From this point of view, it seems that those documentation tries to make a software developer familiar with what has been developed so far. But what is the difference and which one to use for my purpose?

Best Answer

What is a technical documentation ?

The real definition: Technical documentation means any document that common mortals do not understand because of some required specialized knowledge.

The bad news is that it won't help you to determine what to put in it. The good news is that you can from now on use the concept yourself to qualify anything that you do not understand: "Uh! These accounting guidelines seem to be a very technical document" (and all those except the accountants will nod, silently agreeing with you).

What is the objective of your documentation?

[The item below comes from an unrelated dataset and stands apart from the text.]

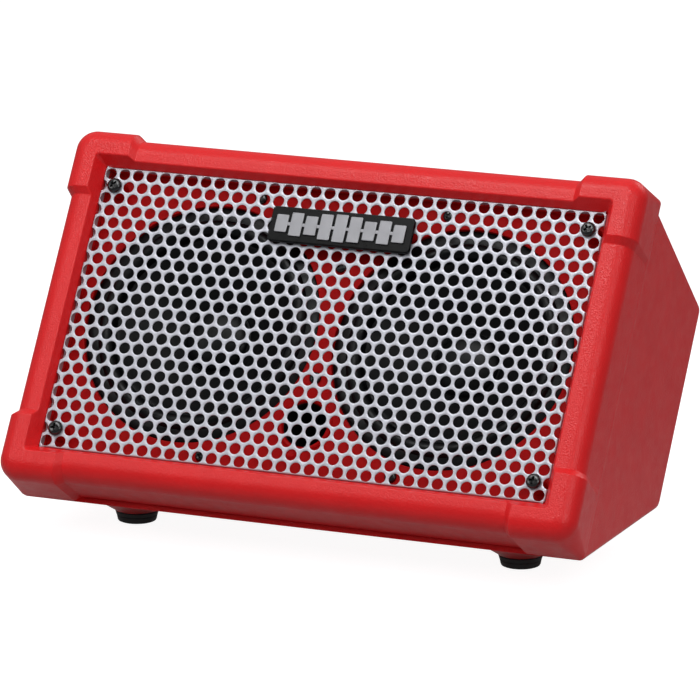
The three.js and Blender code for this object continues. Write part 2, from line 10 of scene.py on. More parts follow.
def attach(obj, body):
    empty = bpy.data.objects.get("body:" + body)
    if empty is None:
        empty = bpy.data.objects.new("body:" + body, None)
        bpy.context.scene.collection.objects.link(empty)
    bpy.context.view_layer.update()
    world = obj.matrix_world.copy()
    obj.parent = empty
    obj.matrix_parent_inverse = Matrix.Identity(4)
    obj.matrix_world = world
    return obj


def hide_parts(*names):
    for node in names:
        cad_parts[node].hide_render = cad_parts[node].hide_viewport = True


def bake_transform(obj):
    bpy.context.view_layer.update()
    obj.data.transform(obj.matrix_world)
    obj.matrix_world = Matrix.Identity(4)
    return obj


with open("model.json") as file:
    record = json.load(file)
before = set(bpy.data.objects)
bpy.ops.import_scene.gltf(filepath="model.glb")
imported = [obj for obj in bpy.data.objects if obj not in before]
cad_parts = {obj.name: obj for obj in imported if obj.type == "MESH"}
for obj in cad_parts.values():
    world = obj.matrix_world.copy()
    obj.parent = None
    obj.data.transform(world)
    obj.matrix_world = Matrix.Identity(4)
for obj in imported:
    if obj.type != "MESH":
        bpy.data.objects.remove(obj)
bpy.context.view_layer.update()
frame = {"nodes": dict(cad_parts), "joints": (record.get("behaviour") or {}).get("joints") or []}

# Looks of a portable guitar amplifier. Pieces are modelled in millimetres in three local frames:
# FRONT  x to the right, y back from the grille's face, z up along the leaning face
# PANEL  x to the right, y to the rear along the control panel, z out of the panel's face
# FLOOR  the row frame itself

GAP = 0.3
NODES = frame["nodes"]
JOINTS = {joint["name"]: joint for joint in frame["joints"]}

# ---- Local frames ----


def frame_matrix(y_axis, z_axis):
    rows = [[i == 0, y_axis[i], z_axis[i], 0] for i in range(3)]
    return Matrix([[float(v) / 1000 for v in row] for row in rows] + [[0, 0, 0, 1]])


def local_box(node, matrix):
    inverse = matrix.inverted()
    points = np.array([inverse @ v.co for v in NODES[node].data.vertices])
    return Vector(points.min(0)), Vector(points.max(0))


def split(box):
    """The middle and the half size of a box."""
    low, high = box
    return (low + high) / 2, (high - low) / 2


def middle(node, matrix):
    return split(local_box(node, matrix))[0]


X_AXIS = Vector((1, 0, 0))
INTO = -Vector(JOINTS["cone_left_travel"]["axis"]).normalized()
FRONT = frame_matrix(INTO, X_AXIS.cross(INTO))
low, high = local_box("grille", FRONT)
FRONT.translation = FRONT.to_3x3() @ Vector(((low.x + high.x) / 2, low.y, (low.z + high.z) / 2))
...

The real question: For technical writing, as for any writing, the first question is to know what is the target audience, and what the primary purpose of this documentation is:

  • Is it for new team members ? The most important thing is to give an overview (e.g. architecture and layers, main components), a high level domain model (i.e. context map), as well as some hands on information (e.g. directory structure, toolset used, naming convention, link to other important documents to read). The details will anyway be in the code be it in self-explanatory clean code or useful comments.
  • Is it for library users ? Your javadoc or doxygen will generate a suitable reference documentation based on comments that are embedded in your code (so hopefully easy to maintain). Unfortunately, this detailed information will not allow to understand easily the design of your library. Again, you need to provide some high level overview on the library's architecture, and how its different components interact and depend on each other. This kind of documentation is a MUST HAVE if your library is a commercial product sold on its own.

A fatal assumption would be to think that you could do a "technical documentation" that would cover any technical needs. The level of details to be understood by the team (that has to know the internals) and the users (who need to understand the use cases and the interface) is often very different.

Some advices

Grady Booch exposed in his book "Object Oriented Analysis and Design Technique", the content of a desired software documentation:

  • High-level system architecture
  • Key abstractions and mechanisms in the architecture
  • Scenarios that illustrate the as-built behavior of key aspects of the system

He further made a very specific point:

It is far better to document these higher-level structures, which can be expressed in diagrams of the notation but have no direct linguistic expression in the programming language, and then refer developers to the interfaces of certain important classes for tactical details.